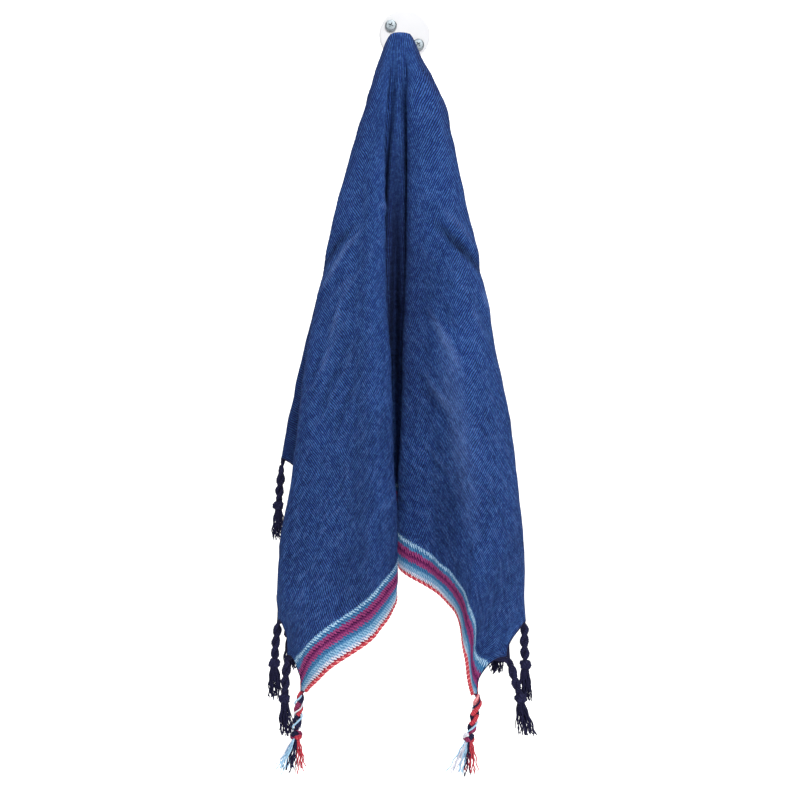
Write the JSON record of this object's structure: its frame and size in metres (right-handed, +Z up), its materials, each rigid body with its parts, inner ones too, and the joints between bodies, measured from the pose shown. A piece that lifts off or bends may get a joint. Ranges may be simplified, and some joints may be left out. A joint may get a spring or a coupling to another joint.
{
  "type": "washcloth on wall hook",
  "caption": "Hand-woven blue washcloth with striped ends and twisted tassels along two edges, draped by its middle over a small round wall hook.",
  "frame": {"origin": "middle of the hook plate's back face, which lies on the wall", "axes": "+Z up, +Y into the wall, the front of the cloth looks along -Y"},
  "size_m": [0.1449, 0.0936, 0.4236],
  "materials": {
    "cloth": "hand-woven cotton, indigo blue with striped ends, matt with crepe wrinkles",
    "navy_yarn": "twisted cotton yarn, navy",
    "corner_yarn": "twisted cotton yarn, red, white, light blue and navy",
    "enamel": "white enamel, satin",
    "zinc": "zinc-plated steel"
  },
  "bodies": {
    "root": {"washcloth": "cloth", "hook_plate": "enamel", "hook_arm": "enamel", "screw_1": "zinc", "screw_2": "zinc", "tassel_left_01": "corner_yarn", "tassel_left_02": "navy_yarn", "tassel_left_03": "navy_yarn", "tassel_left_04": "navy_yarn", "tassel_left_05": "navy_yarn", "tassel_left_06": "navy_yarn", "tassel_left_07": "navy_yarn", "tassel_left_08": "navy_yarn", "tassel_left_09": "navy_yarn", "tassel_left_10": "navy_yarn", "tassel_left_11": "navy_yarn", "tassel_left_12": "navy_yarn", "tassel_left_13": "corner_yarn", "tassel_right_01": "corner_yarn", "tassel_right_02": "navy_yarn", "tassel_right_03": "navy_yarn", "tassel_right_04": "navy_yarn", "tassel_right_05": "navy_yarn", "tassel_right_06": "navy_yarn", "tassel_right_07": "navy_yarn", "tassel_right_08": "navy_yarn", "tassel_right_09": "navy_yarn", "tassel_right_10": "navy_yarn", "tassel_right_11": "navy_yarn", "tassel_right_12": "navy_yarn", "tassel_right_13": "corner_yarn"}
  },
  "joints": []
}
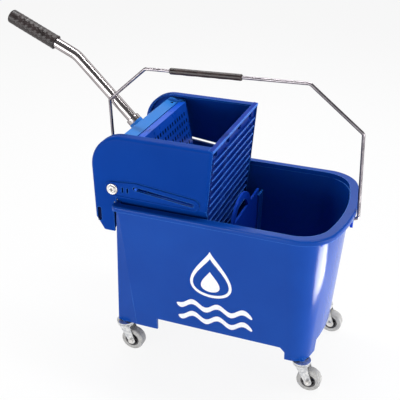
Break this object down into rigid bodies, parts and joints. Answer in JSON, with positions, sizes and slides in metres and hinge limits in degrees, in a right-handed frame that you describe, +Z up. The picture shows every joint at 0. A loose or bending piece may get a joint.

= = = = = = =

* What is required: Every line above should be written out again exactly as it stands.

* Response to the task:
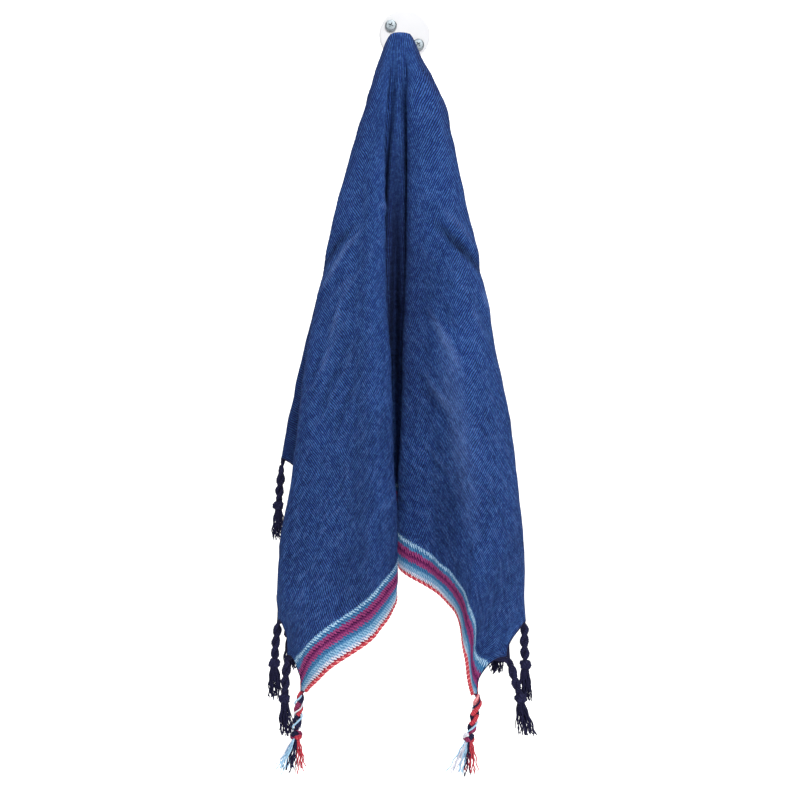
Write the JSON record of this object's structure: its frame and size in metres (right-handed, +Z up), its materials, each rigid body with its parts, inner ones too, and the joints between bodies, measured from the pose shown. A piece that lifts off or bends may get a joint. Ranges may be simplified, and some joints may be left out. A joint may get a spring or a coupling to another joint.
{
  "type": "washcloth on wall hook",
  "caption": "Hand-woven blue washcloth with striped ends and twisted tassels along two edges, draped by its middle over a small round wall hook.",
  "frame": {"origin": "middle of the hook plate's back face, which lies on the wall", "axes": "+Z up, +Y into the wall, the front of the cloth looks along -Y"},
  "size_m": [0.1449, 0.0936, 0.4236],
  "materials": {
    "cloth": "hand-woven cotton, indigo blue with striped ends, matt with crepe wrinkles",
    "navy_yarn": "twisted cotton yarn, navy",
    "corner_yarn": "twisted cotton yarn, red, white, light blue and navy",
    "enamel": "white enamel, satin",
    "zinc": "zinc-plated steel"
  },
  "bodies": {
    "root": {"washcloth": "cloth", "hook_plate": "enamel", "hook_arm": "enamel", "screw_1": "zinc", "screw_2": "zinc", "tassel_left_01": "corner_yarn", "tassel_left_02": "navy_yarn", "tassel_left_03": "navy_yarn", "tassel_left_04": "navy_yarn", "tassel_left_05": "navy_yarn", "tassel_left_06": "navy_yarn", "tassel_left_07": "navy_yarn", "tassel_left_08": "navy_yarn", "tassel_left_09": "navy_yarn", "tassel_left_10": "navy_yarn", "tassel_left_11": "navy_yarn", "tassel_left_12": "navy_yarn", "tassel_left_13": "corner_yarn", "tassel_right_01": "corner_yarn", "tassel_right_02": "navy_yarn", "tassel_right_03": "navy_yarn", "tassel_right_04": "navy_yarn", "tassel_right_05": "navy_yarn", "tassel_right_06": "navy_yarn", "tassel_right_07": "navy_yarn", "tassel_right_08": "navy_yarn", "tassel_right_09": "navy_yarn", "tassel_right_10": "navy_yarn", "tassel_right_11": "navy_yarn", "tassel_right_12": "navy_yarn", "tassel_right_13": "corner_yarn"}
  },
  "joints": []
}
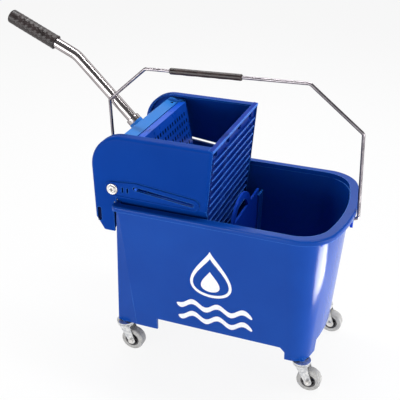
Break this object down into rigid bodies, parts and joints. Answer in JSON, with positions, sizes and slides in metres and hinge limits in degrees, in a right-handed frame that you describe, +Z up. The picture shows every joint at 0. A loose or bending piece may get a joint.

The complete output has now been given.